Profit Pilot: Isaac Yeung Kam Chuen. From Athlete to Brand Strategist – Building a restaurant Group for the Next Chapter
Scaling Passion, One Repeatable Winrestaurant Group for the Next Chapter
From athlete to brand strategist, Isaac’s story isn’t just a career shift. It’s a whole glow-up with a side of hustle sauce. As Chief Marketing Officer, Brand Growth Strategist, founder of iSeize Digital, and the brain behind a 12-outlet Korean F&B group, he’s not merely “in the restaurant business” — he’s in the business of turning diners into regulars, chaos into systems, and growth into something you can actually manage.
Athlete to CMO: how did the journey unfold?
I keep it refreshingly real: the transition wasn’t a straight line. It was built from second chances, mentors who actually show up, and a team that believed in me before I fully believed in myself.
As an athlete, I learned the hardest life lesson early: losing is not the end — it’s training. That same mindset followed me into advertising at 23. I must admit, I used to be clumsy and raw. Clients called me a liar. A disaster. Ouch. But I didn’t let ego take the wheel. I started over — writing copy, shooting video, running ads, and learning how departments really communicate.
Then came F&B, where I applied the same strategy: squat low and learn the basics first. No business genius act. Just execution, humility, and the kind of teamwork that makes expansion feel less like a gamble and more like a plan.

Beauty industry strategy: how did it shape your entrepreneurial mindset?
Eleven years in beauty shaped my view of entrepreneurship in a way “success stories” rarely mention. I didn’t just learn marketing; I learned responsibility.
I trained 100 therapists and got eye-rolled by the entire room. Humiliation turned into action: I went back to the frontline — customer service, consulting, even store management — because I discovered the truth most people avoid saying: marketing and operations must be tied together. One without the other is just expensive noise.
One client moment stuck forever: she had only HKD 300,000 left, and if I couldn’t help, her business would close. That’s when I realized a business carries families, not just products. In short, value is measured by how many problems I solve.
Credentials and vision in F&B, especially with a shorter track record?
I don’t pretend Hong Kong F&B isn’t full of legends. I call myself a recruit. I opened nine restaurants in three years, but I still have a lot to learn.
My advantage? I brought precision from beauty branding and data-driven marketing. I don’t open stores blindly. Every location is positioned using data, then backed by standardised frontline service and workflows. Not robotic — just consistently excellent.

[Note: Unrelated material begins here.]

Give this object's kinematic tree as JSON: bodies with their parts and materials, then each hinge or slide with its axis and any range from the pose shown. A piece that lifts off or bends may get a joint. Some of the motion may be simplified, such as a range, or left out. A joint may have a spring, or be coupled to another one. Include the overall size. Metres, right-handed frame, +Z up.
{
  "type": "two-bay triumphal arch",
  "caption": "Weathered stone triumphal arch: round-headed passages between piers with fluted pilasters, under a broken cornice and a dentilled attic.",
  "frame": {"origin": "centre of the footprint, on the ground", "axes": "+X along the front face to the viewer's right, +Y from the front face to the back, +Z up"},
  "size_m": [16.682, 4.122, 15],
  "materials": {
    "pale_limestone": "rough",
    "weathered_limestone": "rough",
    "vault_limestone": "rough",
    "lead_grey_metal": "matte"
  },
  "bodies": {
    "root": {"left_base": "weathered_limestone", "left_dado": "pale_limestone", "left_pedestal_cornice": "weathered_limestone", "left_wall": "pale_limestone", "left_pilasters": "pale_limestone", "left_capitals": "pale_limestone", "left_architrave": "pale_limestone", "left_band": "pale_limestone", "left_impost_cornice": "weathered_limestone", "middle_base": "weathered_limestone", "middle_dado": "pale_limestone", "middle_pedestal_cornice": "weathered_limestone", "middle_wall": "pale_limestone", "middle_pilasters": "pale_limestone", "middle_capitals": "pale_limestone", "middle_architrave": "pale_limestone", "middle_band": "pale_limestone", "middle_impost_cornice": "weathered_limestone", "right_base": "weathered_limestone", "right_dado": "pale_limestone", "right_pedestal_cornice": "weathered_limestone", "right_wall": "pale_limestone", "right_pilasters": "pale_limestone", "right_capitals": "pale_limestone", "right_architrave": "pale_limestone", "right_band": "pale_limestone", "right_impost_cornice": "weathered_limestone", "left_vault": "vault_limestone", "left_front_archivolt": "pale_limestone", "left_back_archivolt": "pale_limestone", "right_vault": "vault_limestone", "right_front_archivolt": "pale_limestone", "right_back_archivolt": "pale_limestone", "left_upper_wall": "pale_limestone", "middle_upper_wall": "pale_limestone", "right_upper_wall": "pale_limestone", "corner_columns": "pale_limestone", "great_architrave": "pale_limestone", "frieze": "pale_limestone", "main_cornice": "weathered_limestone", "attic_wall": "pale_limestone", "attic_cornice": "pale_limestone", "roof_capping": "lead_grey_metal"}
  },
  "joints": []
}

Taste is the baseline, but the real differentiator is the how: CRM, digital transformation, and genuine human warmth. That’s how you make every guest feel something unexpected.

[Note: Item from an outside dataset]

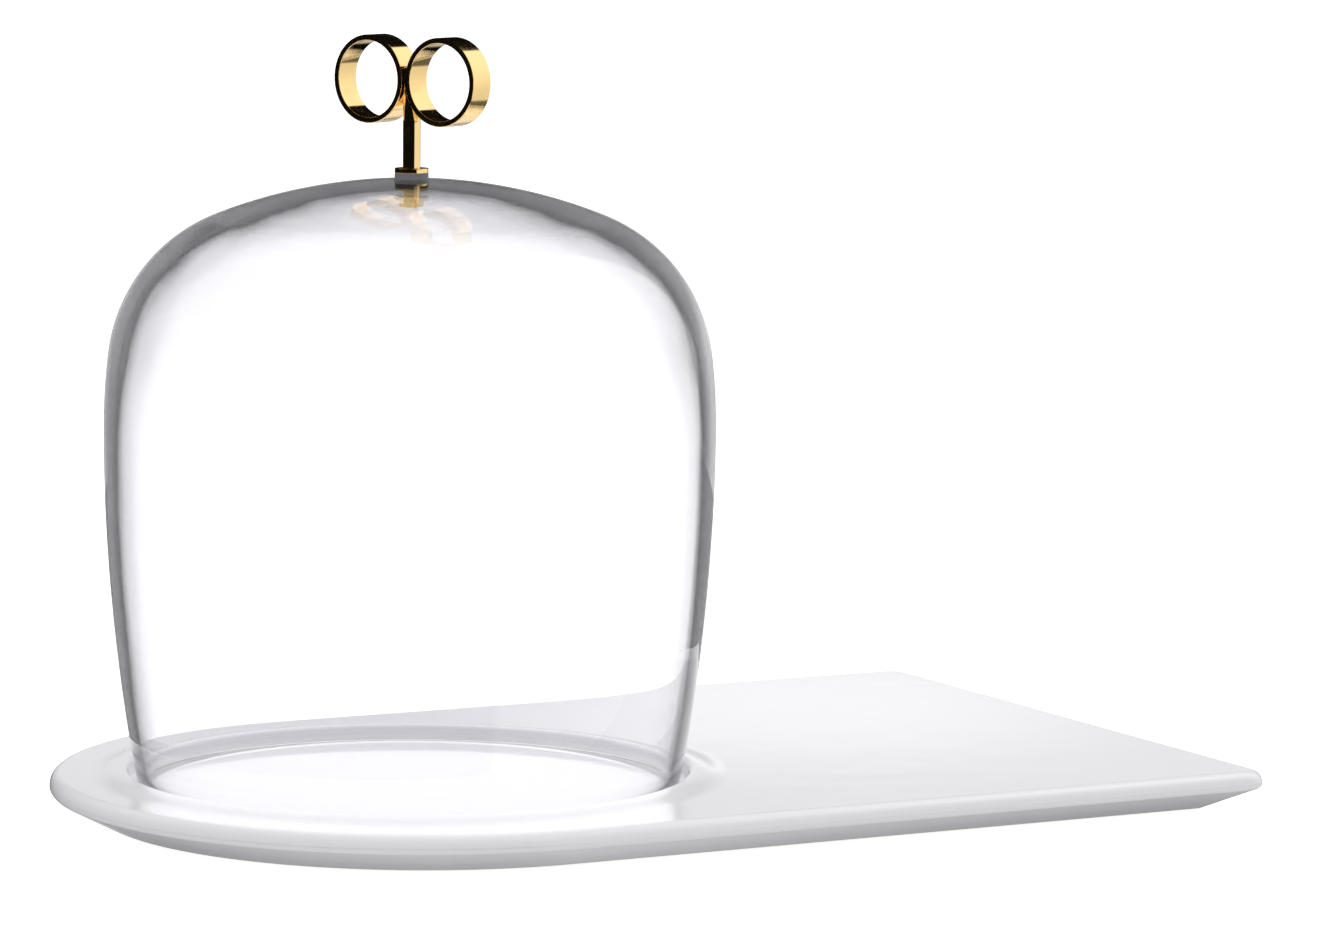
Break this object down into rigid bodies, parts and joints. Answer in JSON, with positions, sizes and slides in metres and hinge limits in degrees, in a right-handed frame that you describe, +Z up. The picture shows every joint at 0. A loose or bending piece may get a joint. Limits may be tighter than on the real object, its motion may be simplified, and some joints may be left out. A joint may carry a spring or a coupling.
{
  "type": "cheese dome",
  "caption": "Clear glass bell with a brass finger-ring handle, standing in the raised round seat of a white porcelain serving board with a square end.",
  "frame": {"origin": "on the plane that the board's pads rest on, at the middle of the whole object's box", "axes": "+Z up; +X along the board from its round nose, where the glass stands, to its square end"},
  "size_m": [0.376, 0.245, 0.2565],
  "materials": {
    "porcelain": "clear gloss glaze over white porcelain",
    "silicone": "matt translucent silicone",
    "clear_glass": "clear blown glass, fire polished",
    "gasket": "grey silicone, matt",
    "polished_brass": "mirror polished",
    "turned_brass": "as turned, fine lathe marks"
  },
  "bodies": {
    "base": {"serving_board": "porcelain", "pad_nose": "silicone", "pad_middle_front": "silicone", "pad_middle_back": "silicone", "pad_end_front": "silicone", "pad_end_back": "silicone"},
    "bell": {"glass_dome": "clear_glass", "outer_gasket": "gasket", "hole_sleeve": "gasket", "inner_gasket": "gasket"},
    "handle": {"handle_stem": "polished_brass", "stem_collar": "polished_brass", "finger_ring_front": "polished_brass", "finger_ring_back": "polished_brass", "threaded_stud": "turned_brass", "clamp_washer": "turned_brass", "clamp_nut": "turned_brass"}
  },
  "joints": [
    {"name": "dome_lift", "type": "slide", "parent": "base", "child": "bell", "axis": [0, 0, 1], "range_m": [0, 0.2]},
    {"name": "handle_turn", "type": "hinge", "parent": "bell", "child": "handle", "pos_m": [-0.0705, 0, 0.212], "axis": [0, 0, 1], "continuous": true}
  ]
}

The future of F&B: what’s next?
Yes, costs are up, and competition is real. But what I see is opportunity: people will always crave good food and shared space. The next decade won’t belong to the cheapest; it will belong to brands that push brand value and experience to the ceiling.
What’s next for your group?
Improve operational efficiency and staff welfare across the nine restaurants — rewarding the people who built this with me. Also, I want to prove that a young Hong Kong team can scale properly with the highest standards of governance.
Because this isn’t a finish line. It’s a platform. And I am continuously building it — quietly, humbly, and one sincere step at a time.